» **Exercise directions**
Using the entries that follow, collect the lines where the word "axes" appears.

Data extracted from a collection
◇ ◇ ◇ ◇ ◇
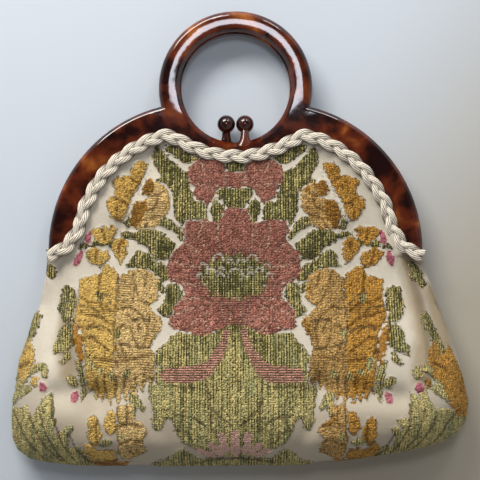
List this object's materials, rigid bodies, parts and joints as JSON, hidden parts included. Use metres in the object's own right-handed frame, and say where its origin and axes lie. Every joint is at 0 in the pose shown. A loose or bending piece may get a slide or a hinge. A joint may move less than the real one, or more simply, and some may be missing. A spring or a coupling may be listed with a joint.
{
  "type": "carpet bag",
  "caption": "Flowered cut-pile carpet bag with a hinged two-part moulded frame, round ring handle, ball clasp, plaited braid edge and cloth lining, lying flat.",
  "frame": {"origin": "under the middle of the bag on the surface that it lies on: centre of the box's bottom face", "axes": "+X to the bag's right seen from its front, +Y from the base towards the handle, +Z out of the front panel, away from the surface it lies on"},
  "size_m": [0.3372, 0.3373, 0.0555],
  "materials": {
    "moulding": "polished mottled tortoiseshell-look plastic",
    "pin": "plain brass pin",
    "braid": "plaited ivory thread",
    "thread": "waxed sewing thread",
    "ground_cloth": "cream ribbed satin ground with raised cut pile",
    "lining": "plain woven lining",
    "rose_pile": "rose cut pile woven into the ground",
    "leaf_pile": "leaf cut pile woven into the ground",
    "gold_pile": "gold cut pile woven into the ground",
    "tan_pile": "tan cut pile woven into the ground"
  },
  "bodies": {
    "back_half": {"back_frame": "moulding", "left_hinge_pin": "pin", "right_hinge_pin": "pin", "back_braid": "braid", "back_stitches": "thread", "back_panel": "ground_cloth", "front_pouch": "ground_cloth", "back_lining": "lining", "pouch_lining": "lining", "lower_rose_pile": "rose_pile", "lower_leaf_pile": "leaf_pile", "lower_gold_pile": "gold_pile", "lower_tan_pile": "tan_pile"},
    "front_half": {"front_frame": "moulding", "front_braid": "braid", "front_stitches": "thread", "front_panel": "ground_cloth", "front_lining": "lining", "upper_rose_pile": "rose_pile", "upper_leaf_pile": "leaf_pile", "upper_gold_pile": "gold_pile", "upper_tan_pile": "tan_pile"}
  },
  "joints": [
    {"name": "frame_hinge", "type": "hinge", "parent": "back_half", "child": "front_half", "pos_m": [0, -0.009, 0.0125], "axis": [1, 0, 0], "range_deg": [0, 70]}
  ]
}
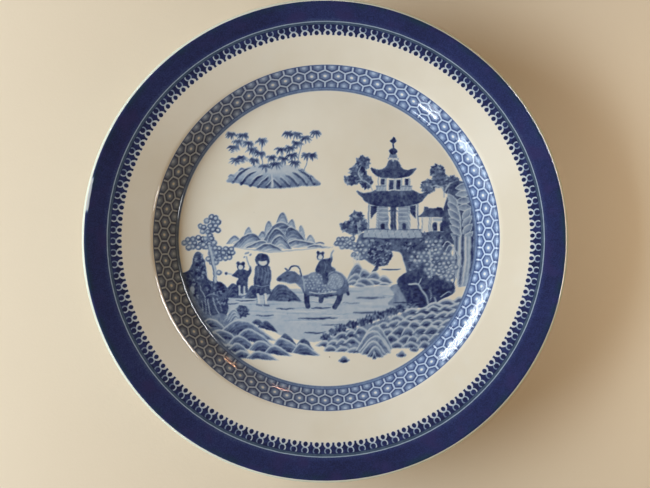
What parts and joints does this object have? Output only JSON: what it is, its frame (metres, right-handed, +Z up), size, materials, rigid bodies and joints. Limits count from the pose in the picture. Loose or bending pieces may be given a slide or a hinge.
◇ ◇ ◇ ◇ ◇
» **Task output**
List this object's materials, rigid bodies, parts and joints as JSON, hidden parts included. Use metres in the object's own right-handed frame, and say where its origin and axes lie. Every joint is at 0 in the pose shown. A loose or bending piece may get a slide or a hinge. A joint may move less than the real one, or more simply, and some may be missing. A spring or a coupling may be listed with a joint.
  "frame": {"origin": "under the middle of the bag on the surface that it lies on: centre of the box's bottom face", "axes": "+X to the bag's right seen from its front, +Y from the base towards the handle, +Z out of the front panel, away from the surface it lies on"},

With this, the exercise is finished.